Qatar answered an appeal by Gaza's government, led by the Islamist Hamas group, after four days of torrential rains that killed two people and forced the evacuation of more than 5,000 residents from flooded homes, some accessible only by boat.

The Gulf state, which is spending $450 million in construction projects in Gaza, will pay $10 million to Hamas's West Bank-based rival, President Mahmoud Abbas's Palestinian Authority, which ordered the fuel for the enclave from Israel.

Israel has no direct dealings with Hamas, a group that is dedicated to its destruction.

Severe weather in the form of heavy snow also paralyzed Palestinian cities such as Hebron in the occupied West Bank, as well as Jerusalem and parts of Israel's northern Galilee, but skies were largely clear on Sunday as crews worked to clear roads and restore electricity to thousands of homes.
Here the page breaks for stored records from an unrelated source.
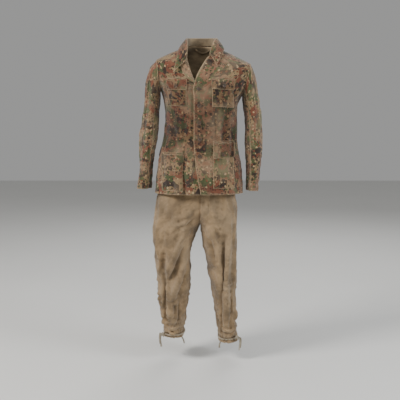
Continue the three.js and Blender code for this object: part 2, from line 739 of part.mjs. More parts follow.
backPanel();
fronts();
facings();
lapel();
collar();
hangerLoop();
Object.keys(SIDE).forEach(sleeve);
Object.entries(POCKETS).forEach(([name, plan]) => {
  pocket(name, plan);
  flap(name, plan);
  pocketButton(name, plan);
});
frontButtons();
Object.keys(SIDE).forEach(trouserHalf);
waistband();
Object.keys(SIDE).forEach(ankleTape);
Object.entries(TAPE_ENDS).forEach(([name, route]) => tapeEnd(name, route));

export default suit;
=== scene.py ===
"""Field suit: a camouflage tunic with four flapped pockets over drill trousers tied at the ankles.

The cloth is drafted on smooth surfaces, called skins: one for the body of the tunic, one for each
sleeve and one for each trouser leg. Each skin gets its creases, hangs under its own weight in a
cloth simulation, and every panel, pocket, seam and button is then laid on it. Tables are in
millimetres, and MM turns them into metres. +Z is up, -Y is the wearer's front and +X is the
wearer's left.
"""

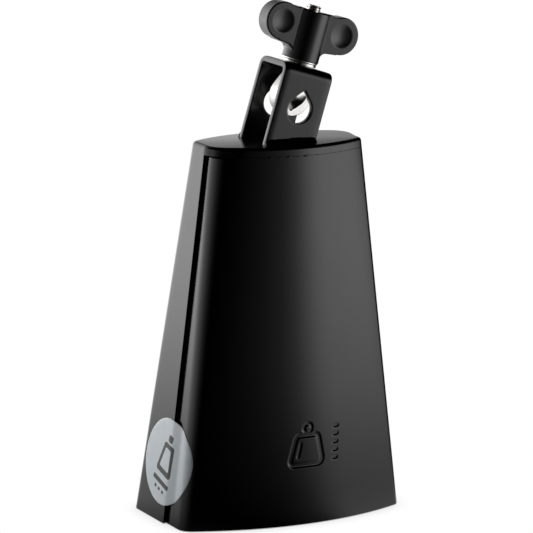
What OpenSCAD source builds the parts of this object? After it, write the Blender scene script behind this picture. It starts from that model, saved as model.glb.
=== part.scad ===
// Cowbell with a clamp bracket on its crown.
// A pressed steel rear shell (back, flanks and crown) laps over a bowed front shell.
// A bent strap bracket is welded to the crown; an eyebolt in it is drawn up by a wing handle
// and grips a round stand rod between the V of the eye and the V of the ear holes.
// Origin: middle of the mouth, on the floor. +Z up, +X to the right, -Y is the front face.

/* [Bell] */
// height of the bell body from mouth to crown
bell_h = 203; // [180:1:215]
// width of the mouth over the flanks
mouth_w = 137.1; // [125:0.1:150]
// width of the crown over the flanks
crown_w = 92.6; // [84:0.1:100]
// depth of the mouth at its corners, before the faces bow out
mouth_corner_d = 51.2; // [46:0.1:56]
// depth of the crown at its corners, before the faces bow out
crown_corner_d = 19.94; // [19.5:0.01:24]
// how far each face bows out at the mouth
mouth_bulge = 14.6; // [12:0.1:18]
// how far each face bows out at the crown
crown_bulge = 12.9; // [11:0.1:14]
// bend radius of the long vertical corners
corner_r = 6; // [5:0.1:7]
// bend radius of the front left corner, which leads into the lapped seam
front_r = 10; // [6:0.5:10]
// extra depth of the crown behind its middle
crown_back = 1; // [0:0.1:1.5]
// sheet steel thickness
sheet = 1.5; // [1.2:0.1:1.6]
// rounding of the crown's rim
rim_r = 2; // [1.8:0.1:2.5]
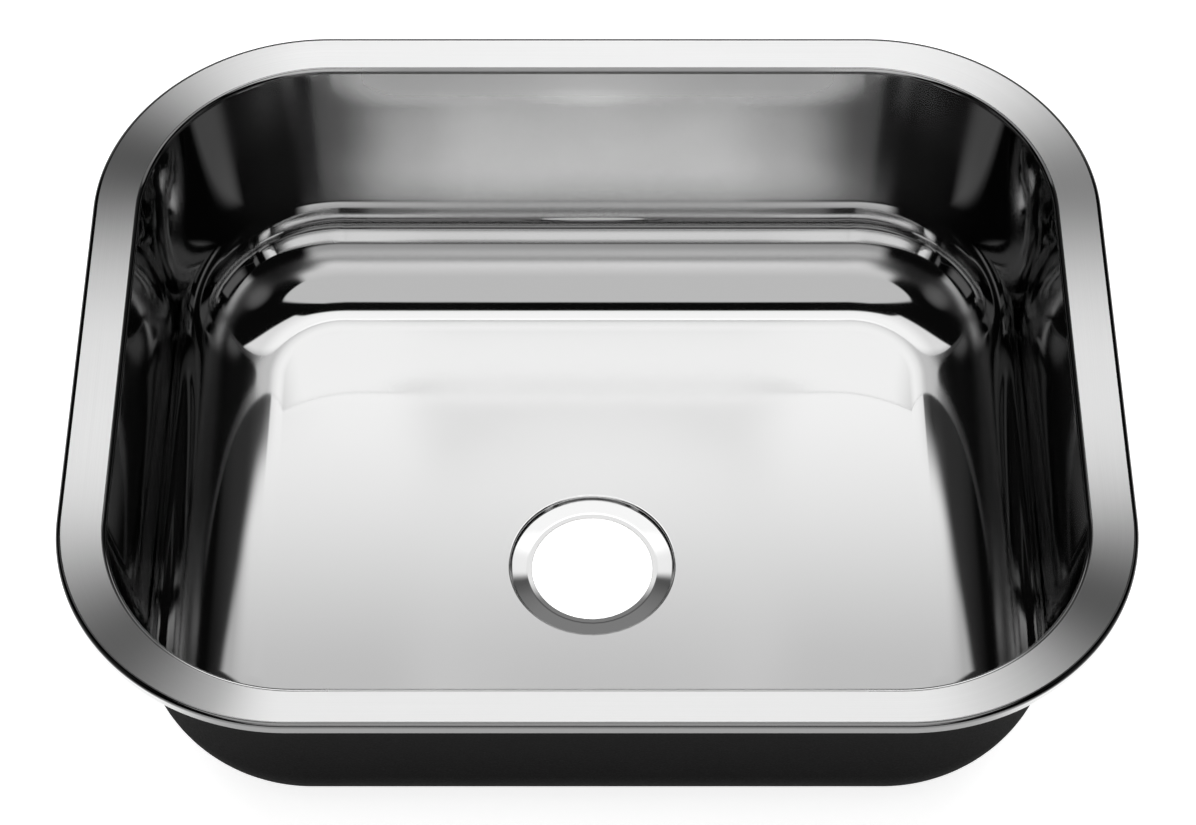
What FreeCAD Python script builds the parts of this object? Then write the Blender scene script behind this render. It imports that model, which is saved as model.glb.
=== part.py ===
import FreeCAD, Part
import math
import os

from FreeCAD import Vector as V

os.makedirs("parts", exist_ok=True)

# Undermount kitchen sink. Millimetres, +Z up, +X to the right, +Y to the back.
# z = 0 is the flat top of the rim, and x = y = 0 is the centre of its outline,
# so the frame's origin is the centre of the face that meets the worktop.

# ---------------------------------------------------------------- dimensions
RIM_W = 660.0          # flat top of the rim, left to right
RIM_D = 540.0          # flat top of the rim, front to back
RIM_R = 146.0          # corner radius of the flat top
ROLL = 3.3             # radius of the rolled outer edge, outside the flat
LIP = 8.0              # height of the turned-down lip, rim top to lip edge
OPEN_W = 610.0         # opening between the inner edges of the flat
OPEN_D = 495.0
OPEN_R = 124.5
OPEN_Y = -2.0          # the opening sits a little towards the front
ROLL_IN = 3.5          # radius of the inner roll into the wall
DRAFT = 5.4            # wall draft, degrees
FLOOR_Z = -187.0       # inside of the floor, away from the drain
FILLET = 70.0          # wall to floor, inside
SHEET = 1.2            # steel thickness
COAT = 1.2             # black sound coat on the outside
COAT_TOP = -30.0       # the coat stops here, below the brackets

DRAIN_X = -3.4         # the drain sits forward of the middle and a touch left
DRAIN_Y = -36.5
DISH_R = 128.0         # slight fall towards the drain
DISH_DROP = 0.6
SEAT_R = 55.8          # corner of the recessed drain seat, before its roll
BRINK = 1.7            # roll at that corner, so the seat measures 114 across
STEP_R = 54.7          # foot of the seat's steep step
STEP_DROP = 3.5
SEAT_DROP = 4.8        # full depth of the seat, at the hole
SEAT_FLAT_R = 44.0     # level ring round the hole
HOLE_R = 41.0          # drain hole
BARE_R = 76.0          # no coat inside this radius below the drain

PAD_T = 6.4            # bottom pads, the lowest thing on the sink
WALL_PAD_T = 4.0

# clip sets: distances are inwards from the outer face of the lip
STUD_IN = 16.0
STUD_R = 3.0
SHELF_TOP = -6.0
SHELF_T = 2.0
CLIP_T = 2.5
CLIP_HALF = 7.5
CLIP_REACH = 36.0      # stud axis to the far end of the clip
CLIP_HOLE_AT = 28.0    # stud axis to the screw hole
CLIP_HOLE_R = 2.75
GAP = 0.35
SITE_X = 150.0         # front and back sets, each side of the middle
SITE_Y = 90.0          # left and right sets, each side of the opening's middle

# the seat's section: brink, foot of the step, start of the level ring
SEAT_TOP = FLOOR_Z - DISH_DROP
SEAT_LINE = [(SEAT_R, SEAT_TOP), (STEP_R, SEAT_TOP - STEP_DROP), (SEAT_FLAT_R, SEAT_TOP - SEAT_DROP)]

TAN = math.tan(math.radians(DRAFT))
COS = math.cos(math.radians(DRAFT))
# the unrolled corner of flat and wall, which the inner roll then rounds off
TOP_TRIM = ROLL_IN * math.tan(math.radians((90.0 - DRAFT) / 2.0))
UP = V(0, 0, 1)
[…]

Ismail Haniyeh, prime minister of the Hamas-run government, said Qatar was also sending a ship loaded with fuel to Israel's Mediterranean port of Ashdod for transfer to the Gaza Strip.

Those supplies, officials said, should keep the power plant partially running for at least 90 days.

Under years of Israeli sanctions, Gazan businesses cobbled together a smuggling-fuelled economy that sustained the territory. But the Egyptian military, which in July overthrew a Muslim Brotherhood government that had been sympathetic to Hamas, sees the Palestinian group as a security threat and has closed most of the 1,200 tunnels that ran under the frontier.

That may have choked off supplies of weapons as intended, but also of commercial goods including construction materials and cheap Egyptian petrol. Patchy alternative supplies of electricity from Israel's grid have meant 12-hour blackouts every day.

On Sunday, some Gazans were able to return to their houses after rescue teams pumped water from flooded streets. But many others were unable to leave their dwellings and government officials said at least 4,000 people were still in shelters.

The Hamas government said Qatar will also allocate $5 million to aid Gaza residents affected by the storm. An initial assessment issued by the government put damage caused to homes, businesses and infrastructure at $64 million.